What is needed: Reproduce all of the material word for word.

## BEGIN Provided data

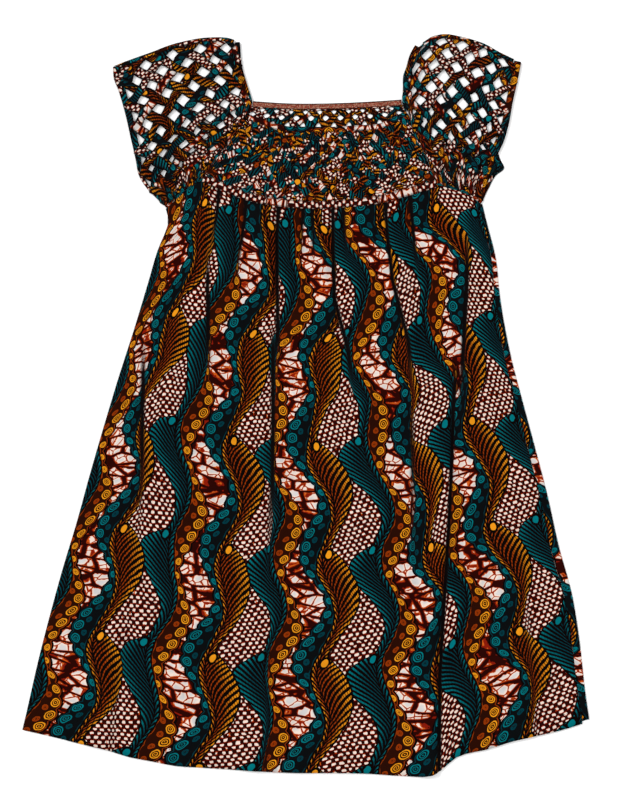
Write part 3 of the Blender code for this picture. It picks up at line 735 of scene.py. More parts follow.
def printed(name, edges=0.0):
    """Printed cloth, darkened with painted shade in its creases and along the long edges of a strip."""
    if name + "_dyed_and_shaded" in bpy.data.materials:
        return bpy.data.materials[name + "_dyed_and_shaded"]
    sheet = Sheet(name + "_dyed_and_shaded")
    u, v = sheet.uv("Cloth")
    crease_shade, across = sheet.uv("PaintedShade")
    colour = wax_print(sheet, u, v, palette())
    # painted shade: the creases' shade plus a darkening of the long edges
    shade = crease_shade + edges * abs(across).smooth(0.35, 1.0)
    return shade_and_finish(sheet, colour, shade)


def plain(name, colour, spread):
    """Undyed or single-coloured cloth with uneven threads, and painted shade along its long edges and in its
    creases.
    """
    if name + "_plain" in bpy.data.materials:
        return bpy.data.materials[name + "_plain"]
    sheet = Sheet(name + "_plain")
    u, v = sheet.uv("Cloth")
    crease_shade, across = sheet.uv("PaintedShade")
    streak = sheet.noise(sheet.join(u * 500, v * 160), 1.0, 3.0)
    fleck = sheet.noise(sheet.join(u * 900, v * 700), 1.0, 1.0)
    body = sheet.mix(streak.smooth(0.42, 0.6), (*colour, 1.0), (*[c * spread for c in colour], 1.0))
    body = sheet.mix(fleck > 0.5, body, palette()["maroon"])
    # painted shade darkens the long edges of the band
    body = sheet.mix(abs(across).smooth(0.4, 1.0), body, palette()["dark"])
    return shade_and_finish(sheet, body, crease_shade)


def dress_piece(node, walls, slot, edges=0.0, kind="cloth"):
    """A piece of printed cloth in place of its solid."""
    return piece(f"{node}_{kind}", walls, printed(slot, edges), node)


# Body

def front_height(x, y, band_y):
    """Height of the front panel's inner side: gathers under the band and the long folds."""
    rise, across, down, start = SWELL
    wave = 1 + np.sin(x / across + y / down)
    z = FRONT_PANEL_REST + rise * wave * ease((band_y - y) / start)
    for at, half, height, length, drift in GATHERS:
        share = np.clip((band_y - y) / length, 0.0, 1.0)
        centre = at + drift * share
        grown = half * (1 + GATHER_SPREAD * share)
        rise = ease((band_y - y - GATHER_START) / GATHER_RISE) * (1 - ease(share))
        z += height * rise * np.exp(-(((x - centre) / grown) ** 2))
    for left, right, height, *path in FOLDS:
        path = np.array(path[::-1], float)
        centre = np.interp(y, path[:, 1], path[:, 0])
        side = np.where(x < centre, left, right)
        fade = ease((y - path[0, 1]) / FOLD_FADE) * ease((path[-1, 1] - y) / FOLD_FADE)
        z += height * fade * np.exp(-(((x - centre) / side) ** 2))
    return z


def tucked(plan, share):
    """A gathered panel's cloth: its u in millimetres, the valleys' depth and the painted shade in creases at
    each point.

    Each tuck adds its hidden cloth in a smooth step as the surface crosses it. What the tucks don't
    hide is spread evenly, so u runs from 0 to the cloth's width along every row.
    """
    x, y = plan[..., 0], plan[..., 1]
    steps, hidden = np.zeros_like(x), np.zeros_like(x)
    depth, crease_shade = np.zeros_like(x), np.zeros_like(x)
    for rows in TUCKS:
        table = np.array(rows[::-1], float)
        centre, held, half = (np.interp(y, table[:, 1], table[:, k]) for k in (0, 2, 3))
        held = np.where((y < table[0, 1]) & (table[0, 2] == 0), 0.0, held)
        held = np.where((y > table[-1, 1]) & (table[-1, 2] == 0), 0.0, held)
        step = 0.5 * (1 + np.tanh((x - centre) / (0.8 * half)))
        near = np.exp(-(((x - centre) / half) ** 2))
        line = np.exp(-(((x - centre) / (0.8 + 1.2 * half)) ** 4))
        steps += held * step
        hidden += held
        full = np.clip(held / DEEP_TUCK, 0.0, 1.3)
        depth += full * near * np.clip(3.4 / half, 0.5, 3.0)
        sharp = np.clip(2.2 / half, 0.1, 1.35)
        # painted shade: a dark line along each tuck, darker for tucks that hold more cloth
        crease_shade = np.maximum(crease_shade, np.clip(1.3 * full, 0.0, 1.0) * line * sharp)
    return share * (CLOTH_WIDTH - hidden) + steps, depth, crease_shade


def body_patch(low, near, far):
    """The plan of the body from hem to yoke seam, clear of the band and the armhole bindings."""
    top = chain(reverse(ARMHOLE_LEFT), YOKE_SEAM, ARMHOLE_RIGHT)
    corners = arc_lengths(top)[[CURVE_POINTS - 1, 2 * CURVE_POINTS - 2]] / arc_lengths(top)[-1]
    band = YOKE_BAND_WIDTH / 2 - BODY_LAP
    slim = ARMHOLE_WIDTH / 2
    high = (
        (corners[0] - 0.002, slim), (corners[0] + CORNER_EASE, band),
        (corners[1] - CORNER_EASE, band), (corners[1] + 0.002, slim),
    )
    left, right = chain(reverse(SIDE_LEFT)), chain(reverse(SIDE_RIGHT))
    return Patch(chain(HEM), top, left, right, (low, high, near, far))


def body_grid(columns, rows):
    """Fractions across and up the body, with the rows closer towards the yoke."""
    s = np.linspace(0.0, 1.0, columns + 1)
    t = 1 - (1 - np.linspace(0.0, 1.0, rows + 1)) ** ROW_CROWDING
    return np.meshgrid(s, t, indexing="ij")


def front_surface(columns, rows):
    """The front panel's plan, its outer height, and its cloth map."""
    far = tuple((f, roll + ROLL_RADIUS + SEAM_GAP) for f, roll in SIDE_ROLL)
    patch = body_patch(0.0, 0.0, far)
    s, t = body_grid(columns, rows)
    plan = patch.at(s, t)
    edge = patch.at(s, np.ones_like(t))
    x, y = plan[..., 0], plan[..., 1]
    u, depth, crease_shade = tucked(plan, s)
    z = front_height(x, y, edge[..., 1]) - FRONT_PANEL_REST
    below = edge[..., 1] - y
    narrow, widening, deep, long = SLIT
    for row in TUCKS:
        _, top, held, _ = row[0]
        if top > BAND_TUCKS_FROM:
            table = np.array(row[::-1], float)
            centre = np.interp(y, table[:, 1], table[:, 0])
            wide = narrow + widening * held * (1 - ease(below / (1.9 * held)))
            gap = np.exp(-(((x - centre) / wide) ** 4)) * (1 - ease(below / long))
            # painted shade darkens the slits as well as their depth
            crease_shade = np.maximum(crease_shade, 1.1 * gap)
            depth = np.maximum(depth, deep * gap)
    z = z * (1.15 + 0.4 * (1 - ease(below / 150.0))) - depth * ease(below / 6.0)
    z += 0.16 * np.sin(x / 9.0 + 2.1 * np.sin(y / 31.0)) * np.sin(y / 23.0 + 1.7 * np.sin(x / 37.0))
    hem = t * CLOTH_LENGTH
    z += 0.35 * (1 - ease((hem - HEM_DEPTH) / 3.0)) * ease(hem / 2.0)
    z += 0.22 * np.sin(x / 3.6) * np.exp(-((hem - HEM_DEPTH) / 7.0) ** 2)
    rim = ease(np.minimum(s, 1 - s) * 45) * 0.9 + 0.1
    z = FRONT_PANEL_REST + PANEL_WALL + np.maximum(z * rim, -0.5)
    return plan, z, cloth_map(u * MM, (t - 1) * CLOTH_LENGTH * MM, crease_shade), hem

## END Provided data

Correct result:
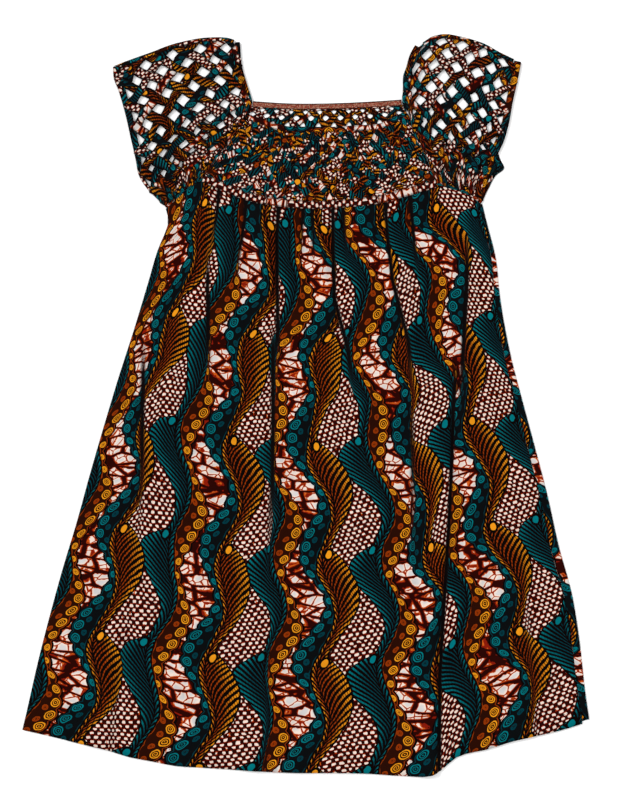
Write part 3 of the Blender code for this picture. It picks up at line 735 of scene.py. More parts follow.
def printed(name, edges=0.0):
    """Printed cloth, darkened with painted shade in its creases and along the long edges of a strip."""
    if name + "_dyed_and_shaded" in bpy.data.materials:
        return bpy.data.materials[name + "_dyed_and_shaded"]
    sheet = Sheet(name + "_dyed_and_shaded")
    u, v = sheet.uv("Cloth")
    crease_shade, across = sheet.uv("PaintedShade")
    colour = wax_print(sheet, u, v, palette())
    # painted shade: the creases' shade plus a darkening of the long edges
    shade = crease_shade + edges * abs(across).smooth(0.35, 1.0)
    return shade_and_finish(sheet, colour, shade)


def plain(name, colour, spread):
    """Undyed or single-coloured cloth with uneven threads, and painted shade along its long edges and in its
    creases.
    """
    if name + "_plain" in bpy.data.materials:
        return bpy.data.materials[name + "_plain"]
    sheet = Sheet(name + "_plain")
    u, v = sheet.uv("Cloth")
    crease_shade, across = sheet.uv("PaintedShade")
    streak = sheet.noise(sheet.join(u * 500, v * 160), 1.0, 3.0)
    fleck = sheet.noise(sheet.join(u * 900, v * 700), 1.0, 1.0)
    body = sheet.mix(streak.smooth(0.42, 0.6), (*colour, 1.0), (*[c * spread for c in colour], 1.0))
    body = sheet.mix(fleck > 0.5, body, palette()["maroon"])
    # painted shade darkens the long edges of the band
    body = sheet.mix(abs(across).smooth(0.4, 1.0), body, palette()["dark"])
    return shade_and_finish(sheet, body, crease_shade)


def dress_piece(node, walls, slot, edges=0.0, kind="cloth"):
    """A piece of printed cloth in place of its solid."""
    return piece(f"{node}_{kind}", walls, printed(slot, edges), node)


# Body

def front_height(x, y, band_y):
    """Height of the front panel's inner side: gathers under the band and the long folds."""
    rise, across, down, start = SWELL
    wave = 1 + np.sin(x / across + y / down)
    z = FRONT_PANEL_REST + rise * wave * ease((band_y - y) / start)
    for at, half, height, length, drift in GATHERS:
        share = np.clip((band_y - y) / length, 0.0, 1.0)
        centre = at + drift * share
        grown = half * (1 + GATHER_SPREAD * share)
        rise = ease((band_y - y - GATHER_START) / GATHER_RISE) * (1 - ease(share))
        z += height * rise * np.exp(-(((x - centre) / grown) ** 2))
    for left, right, height, *path in FOLDS:
        path = np.array(path[::-1], float)
        centre = np.interp(y, path[:, 1], path[:, 0])
        side = np.where(x < centre, left, right)
        fade = ease((y - path[0, 1]) / FOLD_FADE) * ease((path[-1, 1] - y) / FOLD_FADE)
        z += height * fade * np.exp(-(((x - centre) / side) ** 2))
    return z


def tucked(plan, share):
    """A gathered panel's cloth: its u in millimetres, the valleys' depth and the painted shade in creases at
    each point.

    Each tuck adds its hidden cloth in a smooth step as the surface crosses it. What the tucks don't
    hide is spread evenly, so u runs from 0 to the cloth's width along every row.
    """
    x, y = plan[..., 0], plan[..., 1]
    steps, hidden = np.zeros_like(x), np.zeros_like(x)
    depth, crease_shade = np.zeros_like(x), np.zeros_like(x)
    for rows in TUCKS:
        table = np.array(rows[::-1], float)
        centre, held, half = (np.interp(y, table[:, 1], table[:, k]) for k in (0, 2, 3))
        held = np.where((y < table[0, 1]) & (table[0, 2] == 0), 0.0, held)
        held = np.where((y > table[-1, 1]) & (table[-1, 2] == 0), 0.0, held)
        step = 0.5 * (1 + np.tanh((x - centre) / (0.8 * half)))
        near = np.exp(-(((x - centre) / half) ** 2))
        line = np.exp(-(((x - centre) / (0.8 + 1.2 * half)) ** 4))
        steps += held * step
        hidden += held
        full = np.clip(held / DEEP_TUCK, 0.0, 1.3)
        depth += full * near * np.clip(3.4 / half, 0.5, 3.0)
        sharp = np.clip(2.2 / half, 0.1, 1.35)
        # painted shade: a dark line along each tuck, darker for tucks that hold more cloth
        crease_shade = np.maximum(crease_shade, np.clip(1.3 * full, 0.0, 1.0) * line * sharp)
    return share * (CLOTH_WIDTH - hidden) + steps, depth, crease_shade


def body_patch(low, near, far):
    """The plan of the body from hem to yoke seam, clear of the band and the armhole bindings."""
    top = chain(reverse(ARMHOLE_LEFT), YOKE_SEAM, ARMHOLE_RIGHT)
    corners = arc_lengths(top)[[CURVE_POINTS - 1, 2 * CURVE_POINTS - 2]] / arc_lengths(top)[-1]
    band = YOKE_BAND_WIDTH / 2 - BODY_LAP
    slim = ARMHOLE_WIDTH / 2
    high = (
        (corners[0] - 0.002, slim), (corners[0] + CORNER_EASE, band),
        (corners[1] - CORNER_EASE, band), (corners[1] + 0.002, slim),
    )
    left, right = chain(reverse(SIDE_LEFT)), chain(reverse(SIDE_RIGHT))
    return Patch(chain(HEM), top, left, right, (low, high, near, far))


def body_grid(columns, rows):
    """Fractions across and up the body, with the rows closer towards the yoke."""
    s = np.linspace(0.0, 1.0, columns + 1)
    t = 1 - (1 - np.linspace(0.0, 1.0, rows + 1)) ** ROW_CROWDING
    return np.meshgrid(s, t, indexing="ij")


def front_surface(columns, rows):
    """The front panel's plan, its outer height, and its cloth map."""
    far = tuple((f, roll + ROLL_RADIUS + SEAM_GAP) for f, roll in SIDE_ROLL)
    patch = body_patch(0.0, 0.0, far)
    s, t = body_grid(columns, rows)
    plan = patch.at(s, t)
    edge = patch.at(s, np.ones_like(t))
    x, y = plan[..., 0], plan[..., 1]
    u, depth, crease_shade = tucked(plan, s)
    z = front_height(x, y, edge[..., 1]) - FRONT_PANEL_REST
    below = edge[..., 1] - y
    narrow, widening, deep, long = SLIT
    for row in TUCKS:
        _, top, held, _ = row[0]
        if top > BAND_TUCKS_FROM:
            table = np.array(row[::-1], float)
            centre = np.interp(y, table[:, 1], table[:, 0])
            wide = narrow + widening * held * (1 - ease(below / (1.9 * held)))
            gap = np.exp(-(((x - centre) / wide) ** 4)) * (1 - ease(below / long))
            # painted shade darkens the slits as well as their depth
            crease_shade = np.maximum(crease_shade, 1.1 * gap)
            depth = np.maximum(depth, deep * gap)
    z = z * (1.15 + 0.4 * (1 - ease(below / 150.0))) - depth * ease(below / 6.0)
    z += 0.16 * np.sin(x / 9.0 + 2.1 * np.sin(y / 31.0)) * np.sin(y / 23.0 + 1.7 * np.sin(x / 37.0))
    hem = t * CLOTH_LENGTH
    z += 0.35 * (1 - ease((hem - HEM_DEPTH) / 3.0)) * ease(hem / 2.0)
    z += 0.22 * np.sin(x / 3.6) * np.exp(-((hem - HEM_DEPTH) / 7.0) ** 2)
    rim = ease(np.minimum(s, 1 - s) * 45) * 0.9 + 0.1
    z = FRONT_PANEL_REST + PANEL_WALL + np.maximum(z * rim, -0.5)
    return plan, z, cloth_map(u * MM, (t - 1) * CLOTH_LENGTH * MM, crease_shade), hem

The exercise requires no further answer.